In this configuration with those radios, acting as extensions
to your LAN, each user will be able to use up to the highest
thruput of your radios, expecting at least 512kbps each.
Degrading only as more users share the same base radio
thruput. So figure out what to charge them since you
will not require phoneline at your end, serving them.
Alternatively, if where your system is is *not* central
enough to radiate out to your intended customers, then
you can find a tall building which is more central, and
between which you can see/reach by a pair of radios.
Then make a deal with the building management to put an
omni antenna on their roof, run the RF cable to the top
floor where, inside you can get wall power and put the
radio, put the *Access Point* radio there (one AP can
talke to many WBs), and connect up your Bridge radio
first to get a good link, and connected up as many
others at customers premises who can see/link to the
high antenna and access point. (no computer needed there,
for the AP just receives and relays traffic).
The effective throughput will be halved to maybe 512kbps,
but thats hardly a problem when its free secure, digital
communications unaffected by weather.
While the radios may differ, the principles I have laid
out above stay pretty much the same.
~terry
Wed, Nov 26, 1997 (15:52)
#2
can you put repeaters in the get over the 15 mile being hard ?
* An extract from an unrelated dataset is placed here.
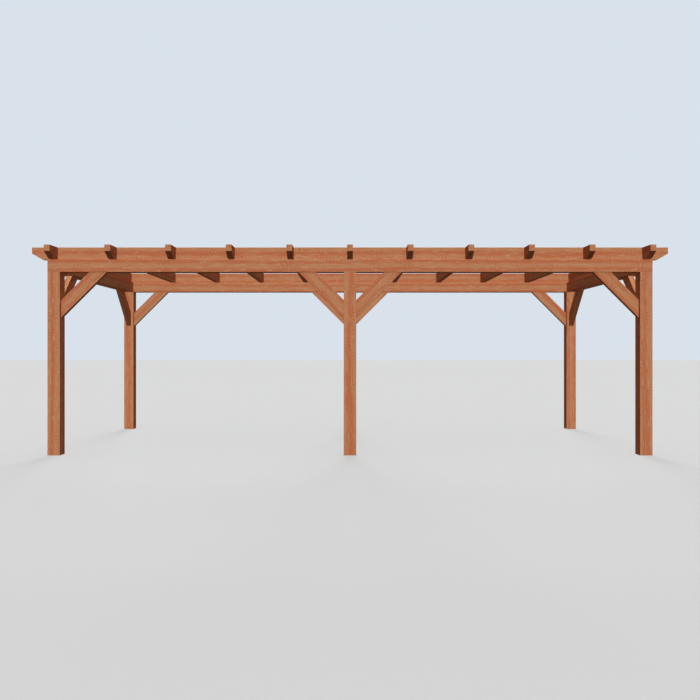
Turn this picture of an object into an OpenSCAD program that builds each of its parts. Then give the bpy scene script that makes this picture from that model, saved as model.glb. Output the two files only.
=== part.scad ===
// Open-rafter patio cover: two rows of square posts carry a ring of square headers, and a grid
// of lapped beams and rafters lies on the ring. Knee braces stiffen every post.
// Millimetres. +Z is up, -Y is the front, and the origin is on the paving under the middle.

/* [Layout] */
// Distance between the centres of the end posts, along the front
post_span = 6650; // [4600:10:9000]
// Distance between the centres of the front and back posts
post_depth = 2760; // [2200:10:4000]
// Height of the posts, from the paving to the underside of the headers
post_h = 2060; // [1600:10:2800]
// How far beams and rafters reach past the outer faces of the posts
overhang = 190; // [170:5:450]
// Number of rafters, the end ones over the end posts
rafter_count = 11; // [5:2:17]

/* [Posts and headers] */
// Side of the square posts, and width of the headers that lie on them
post_w = 140; // [90:1:180]
// Height of the headers
header_h = 140; // [90:1:200]

/* [Beams and rafters] */
// Height of the beams and rafters, which are flush at top and bottom
roof_h = 140; // [110:1:170]
// Thickness of the front and back beams
beam_t = 64; // [35:1:80]
// Thickness of the rafters
rafter_t = 64; // [35:1:80]
// Height of the square nose left at each tail
tail_nose = 70; // [50:1:90]
// Slope of the tail cut under the nose, in degrees
tail_slope = 30; // [30:1:60]
// Play across each half lap between a beam and a rafter
lap_play = 1; // [0.5:0.5:3]

/* [Knee braces] */
// How far a brace reaches down its post, and as far along its header
brace_reach = 510; // [340:10:900]
// Width of a brace, seen from its side
brace_w = 140; // [70:1:160]
// Thickness of a brace
brace_t = 64; // [35:1:80]

/* [Finish] */
// Size of the eased corner along every planed timber
edge_ease = 1.5; // [0.5:0.5:6]

/* [Hidden] */
stain = [0.70, 0.43, 0.29];

// Places across the plan: rows run along X, sides along Y
ROWS = [["front", -1], ["back", 1]];
SIDES = [["left", -1], ["right", 1]];
POSTS = [["left", -1], ["middle", 0], ["right", 1]];
// Braces in a row: name, the post they stand on, and the way they lean
ROW_BRACES = [["left", -1, 1], ["middle_left", 0, -1], ["middle_right", 0, 1], ["right", 1, -1]];

half_span = post_span / 2;
half_depth = post_depth / 2;

// Levels, from the paving up
header_z = post_h;
roof_z = header_z + header_h;

// Lengths of the timbers
row_header_l = post_span + post_w;
side_header_l = post_depth - post_w;
beam_l = row_header_l + 2 * overhang;
rafter_l = post_depth + post_w + 2 * overhang;

rafter_step = post_span / (rafter_count - 1);
lap_h = roof_h / 2;
tail_run = (roof_h - tail_nose) / tan(tail_slope);

brace_angle = 45;
// Depth below the header at which the middle of a brace meets the post
brace_foot = brace_reach - brace_w / (2 * cos(brace_angle));

// How far a cutting tool runs past the timber that it cuts
cut_past = 20;

function rafter_name(i) = str("rafter_", i < 10 ? "0" : "", i);
function rafter_x(i) = (i - 1) * rafter_step - half_span;

// Planed section centred on the origin, with its four corners eased
module planed_section(width, height) {
    x = width / 2;
    y = height / 2;
    polygon([
        [x - edge_ease, -y], [x, edge_ease - y], [x, y - edge_ease], [x - edge_ease, y],
        [edge_ease - x, y], [-x, y - edge_ease], [-x, edge_ease - y], [edge_ease - x, -y]
    ]);
}

// Planed timber along X, centred on the origin in X and Y, with its underside at z = 0
module timber(length, width, height) {
    translate([-length / 2, 0, height / 2])
        rotate([90, 0, 90])
            linear_extrude(height = length)
                planed_section(width, height);
}

// Timber along X with a tail at each end: a square nose, and an underside sloped up to it
module tailed_timber(length, thickness) {
    end = length / 2;
    intersection() {
        timber(length, thickness, roof_h);
        translate([0, thickness / 2 + cut_past, 0])
            rotate([90, 0, 0])
                linear_extrude(height = thickness + 2 * cut_past)
                    polygon([
                        [-end, roof_h], [-end, roof_h - tail_nose], [tail_run - end, 0],
                        [end - tail_run, 0], [end, roof_h - tail_nose], [end, roof_h]
                    ]);
    }
}

// Cutter for half of a lap across a timber that runs along X: its crossing timber is
// `crossing` thick, and the cut starts at height `bottom`
module lap_cut(crossing, thickness, bottom) {
    cut_l = crossing + lap_play;
    cut_w = thickness + 2 * cut_past;
    translate([-cut_l / 2, -cut_w / 2, bottom])
        cube([cut_l, cut_w, lap_h + cut_past]);
}

// Square post standing on the paving, with its head under the header
module post(row, post) {
    color(stain)
        translate([post[1] * half_span, row[1] * half_depth, 0])
            linear_extrude(height = post_h)
                planed_section(post_w, post_w);
}

// Header over a whole row of posts
module row_header(row) {
    color(stain)
        translate([0, row[1] * half_depth, header_z])
            timber(row_header_l, post_w, header_h);
}

// Header along a side, fitted between the two row headers
module side_header(side) {
    color(stain)
        translate([side[1] * half_span, 0, header_z])
            rotate([0, 0, 90])
                timber(side_header_l, post_w, header_h);
}

// Knee brace against a post face at x = 0 and a header underside at z = 0, leaning towards +X
module knee_brace() {
    side = brace_reach + cut_past;
    intersection() {
        translate([0, 0, -brace_foot])
            rotate([0, -brace_angle, 0])
                translate([0, 0, -brace_w / 2])
                    timber(4 * brace_reach, brace_t, brace_w);
        translate([0, -side / 2, -side])
            cube(side);
    }
}

// Brace in a row, in line with the front or back header
module row_brace(row, spot) {
    color(stain)
        translate([spot[1] * half_span + spot[2] * post_w / 2, row[1] * half_depth, header_z])
            rotate([0, 0, spot[2] > 0 ? 0 : 180])
                knee_brace();
}

// Brace from a corner post to the side header
module side_brace(side, row) {
    color(stain)
        translate([side[1] * half_span, row[1] * (half_depth - post_w / 2), header_z])
            rotate([0, 0, -90 * row[1]])
                knee_brace();
}

// Beam on a row header, lapped from above to take the rafters
module beam(row) {
    color(stain)
        translate([0, row[1] * half_depth, roof_z])
            difference() {
                tailed_timber(beam_l, beam_t);
                for (i = [1:rafter_count])
                    translate([rafter_x(i), 0, 0])
                        lap_cut(rafter_t, beam_t, lap_h);
            }
}

// Rafter from front to back, lapped from below over both beams
module rafter(i) {
    color(stain)
        translate([rafter_x(i), 0, roof_z])
            rotate([0, 0, 90])
                difference() {
                    tailed_timber(rafter_l, rafter_t);
                    for (row = ROWS)
                        translate([row[1] * half_depth, 0, 0])
                            lap_cut(beam_t, rafter_t, -cut_past);
                }
}

for (row = ROWS, post = POSTS)
    post(row, post);
for (row = ROWS)
    row_header(row);
for (side = SIDES)
    side_header(side);
for (row = ROWS, spot = ROW_BRACES)
    row_brace(row, spot);
for (side = SIDES, row = ROWS)
    side_brace(side, row);
for (row = ROWS)
    beam(row);
for (i = [1:rafter_count])
    rafter(i);
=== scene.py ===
"""Open-rafter patio cover in stained redwood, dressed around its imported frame.
Metres, with +Z up and the front at -Y."""

import math

import bmesh
import bpy
from mathutils import Euler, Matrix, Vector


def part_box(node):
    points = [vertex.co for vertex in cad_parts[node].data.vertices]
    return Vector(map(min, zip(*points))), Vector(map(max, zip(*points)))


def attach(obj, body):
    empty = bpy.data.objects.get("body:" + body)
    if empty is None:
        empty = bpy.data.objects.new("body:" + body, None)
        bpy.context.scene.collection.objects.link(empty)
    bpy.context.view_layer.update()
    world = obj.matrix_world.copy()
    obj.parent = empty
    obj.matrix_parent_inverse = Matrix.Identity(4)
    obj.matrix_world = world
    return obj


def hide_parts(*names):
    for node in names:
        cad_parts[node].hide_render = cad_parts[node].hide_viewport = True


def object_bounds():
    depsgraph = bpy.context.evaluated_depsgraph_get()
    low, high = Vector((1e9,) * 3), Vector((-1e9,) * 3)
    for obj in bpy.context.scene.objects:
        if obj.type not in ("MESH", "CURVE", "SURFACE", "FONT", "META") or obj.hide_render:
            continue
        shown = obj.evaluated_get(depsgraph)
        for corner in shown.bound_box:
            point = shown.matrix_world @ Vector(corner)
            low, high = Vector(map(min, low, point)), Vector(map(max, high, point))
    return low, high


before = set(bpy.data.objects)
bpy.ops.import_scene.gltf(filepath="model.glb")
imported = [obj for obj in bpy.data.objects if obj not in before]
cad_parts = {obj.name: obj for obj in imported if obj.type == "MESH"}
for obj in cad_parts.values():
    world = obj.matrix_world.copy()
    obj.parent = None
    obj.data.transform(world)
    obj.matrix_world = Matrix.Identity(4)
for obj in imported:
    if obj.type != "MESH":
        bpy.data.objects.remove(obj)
cad_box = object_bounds()

# ---------------------------------------------------------------- camera
# A level camera in front of the middle post, a little above waist height, as
# someone would stand on the lawn to see the whole front of the cover.

FRONT_FACE_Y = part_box("post_front_middle")[0].y
CAMERA_BACK = 8.131
CAMERA_HEIGHT = 1.1725
SENSOR_WIDTH = 36.0
LENS = 37.27
SHIFT_UP = 0.0014

camera_data = bpy.data.cameras.new("camera")
camera_data.sensor_width = SENSOR_WIDTH
camera_data.lens = LENS
camera_data.shift_y = SHIFT_UP
camera_data.clip_end = 400.0
camera = bpy.data.objects.new("camera", camera_data)
camera.location = (0.0, FRONT_FACE_Y - CAMERA_BACK, CAMERA_HEIGHT)
camera.rotation_euler = (math.radians(90.0), 0.0, 0.0)
bpy.context.scene.collection.objects.link(camera)
bpy.context.scene.camera = camera
bpy.context.scene.view_settings.view_transform = "Standard"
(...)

Topic 15 [wireless]: Wireless IP: New alternatives to leased lines
#547 of 547: Dave Hughes (dave) Tue Nov 25 '97 (15:30) 22 lines
Yes, most of the radios can act as a relay - though you can get
slow downs from latency if you relay more than twice.
Usually the over 15 being hard is a matter of the difficulty
of getting a clean line of sight that far, and the farther
you go, with the 1 watt FCC limitations, the cleaner that
line must be. Now the BreezeCom units operate at only
50 milliwatts of power - 1/20th of a watt - because the Isralis
made them for the European market, which limits to 1 watt. So
they really don't operate well over 7 miles. While Solectek
makes a 2Mbps radio rated at 25 miles, 1 watt.
I'm trying to line up the Four Republican Horseman of the Senate's
Science & Technology Committee - Stevens of Alaska, Burns of
Montana, Dorgan of North Dakota, McCain of Arizona, all of
whom are from rural states where connectivity to small towns and
schools is costly by telcos - to ask the new FCC CHairman why
5 Watts is unacceptable for rural America. There is hardly a
case for excessive 'interference' for eskimo villages in the
north, served by a satellite internet feed, to reach the
50 mile surroundung area.
~terry
Wed, Nov 26, 1997 (22:26)
#3
Dave Hughes (dave) Wed Nov 26 '97 (11:50) 9 lines
Yes, but the professional site-survey is critical. What you want
for any link that may turn out to be marginal, is a visit by
a radio enginner from Solectek, or a local reseller, using
a spectrum analyzer, to see whether, between these two points
(1) get a good link (2) how robust it will be (3) what potential
interference there might be. On such a long stretch you might
be paying for a one day survey that tells you it won't work
well enough to spend the money for the radios/antennas and
installation.
~terry
Fri, Jan 15, 1999 (11:56)
#4
From Katie mailto://mirmir@well.com
here are some wireless services, you might show to your closest and
most entrepreneurial isp, for duplication or franchise/setup:
http://www.cyberhighway.net/news/wireless.html
http://www.wirelesstcp.net/fastest/wireless.htm
a great many wireline isps are adding a wireless service.